M. Ewald cependant a prouvé, dans ces dernières années, par de nombreux écrits, et surtout par sa belle Histoire du peuple d’Israël, que le rôle de la grande critique dans ce champ toujours nouveau était loin d’être épuisé. Par la hardiesse de ses vues, sa pénétration d’esprit, sa brillante imagination, le merveilleux sentiment qu’il possède des choses religieuses et poétiques, M. Ewald a de beaucoup surpassé tous ceux qui avant lui se sont occupés de l’histoire et de la littérature du peuple hébreu. Quelques taches obscurcissent, il est vrai, ces rares mérites : la finesse des aperçus dégénère parfois chez lui en subtilité ; il ne s’arrête pas toujours assez tôt dans la voie des conjectures ; les origines du peuple d’Israël, l’époque patriarcale, les fables primitives, sont traitées avec trop d’arbitraire, au moyen de rapprochemens hasardés avec des mythologies complètement étrangères à l’esprit hébreu. Le tableau des derniers siècles de l’histoire juive, de ceux qui précèdent et préparent immédiatement le christianisme, se ressent aussi parfois des idées particulières de M. Ewald en fait de religion et de philosophie, idées auxquelles on ne peut contester du moins une singulière originalité, et dans lesquelles l’auteur croit pouvoir associer une sorte de fanatisme chrétien au rationalisme le plus avoué[2]. La partie excellente de l’œuvre de M. Ewald est le récit de la période purement hébraïque, depuis Samuel jusqu’aux Macchabées. L’histoire de David et de Salomon,

  1. Cette compression est d’autant plus regrettable que le XVIIIe siècle eut un homme supérieur, Richard Simon, de l’Oratoire, qui, sans les obstacles qui lui furent suscités, eut créé en France la saine exégèse un siècle avant que l’Allemagne l’eût fondée.
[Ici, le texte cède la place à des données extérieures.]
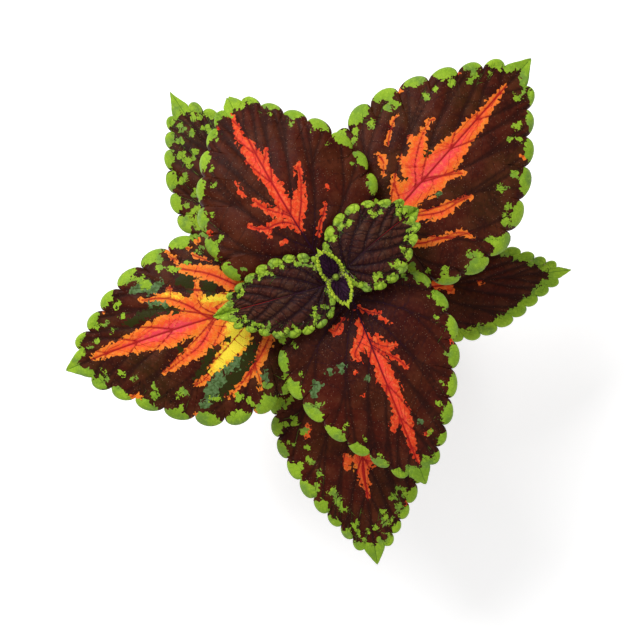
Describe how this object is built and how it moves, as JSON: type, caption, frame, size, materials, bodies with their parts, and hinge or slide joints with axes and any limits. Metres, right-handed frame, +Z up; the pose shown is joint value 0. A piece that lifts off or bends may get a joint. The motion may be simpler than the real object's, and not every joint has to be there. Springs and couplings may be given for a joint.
{
  "type": "potted coleus",
  "caption": "Bushy coleus in a plain nursery pot: dark toothed leaves with lime margins and orange-red flames along the veins.",
  "frame": {"origin": "middle of the pot's flat underside", "axes": "+Z up along the stem; the largest leaf points between +X and +Y"},
  "size_m": [0.3417, 0.3388, 0.2738],
  "materials": {
    "pot": "moulded, fine matte",
    "potting_mix": "crumbly, matte",
    "stem": "smooth green stem flushed purple, fine hairs",
    "leaf": "dark burgundy blade, lime teeth, orange-red flame, satin",
    "young_leaf": "lime margins, purple-black inside, satin"
  },
  "bodies": {
    "root": {"pot": "pot", "soil": "potting_mix", "stem": "stem", "shoot_tip": "young_leaf", "small_leaf_right": "leaf", "small_leaf_left": "leaf", "upper_leaf_back": "leaf", "upper_leaf_front": "leaf", "middle_leaf_right": "leaf", "middle_leaf_left": "leaf", "lower_leaf_back": "leaf", "lower_leaf_front": "leaf", "bottom_leaf_right": "leaf", "bottom_leaf_left": "leaf"}
  },
  "joints": []
}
  2. C’est surtout les Jahrbücher der biblischen Wissenschaft, recueil annuel publié par M. Ewald et tout rempli de ses idées, qu’il faut lire pour se représenter le rôle singulier qu’il a pris dans les questions politiques et religieuses de l’Allemagne. Ce rôle, où le savant et l’historien se combinent de la façon la plus étrange avec le prédicant et le sectaire, serait un phénomène inexplicable, si l’on ne se rappelait la forte impression que l’étude des prophètes a faite sur l’esprit de M. Ewald, impression qui se trahit avec naïveté dans sa conduite et ses écrits.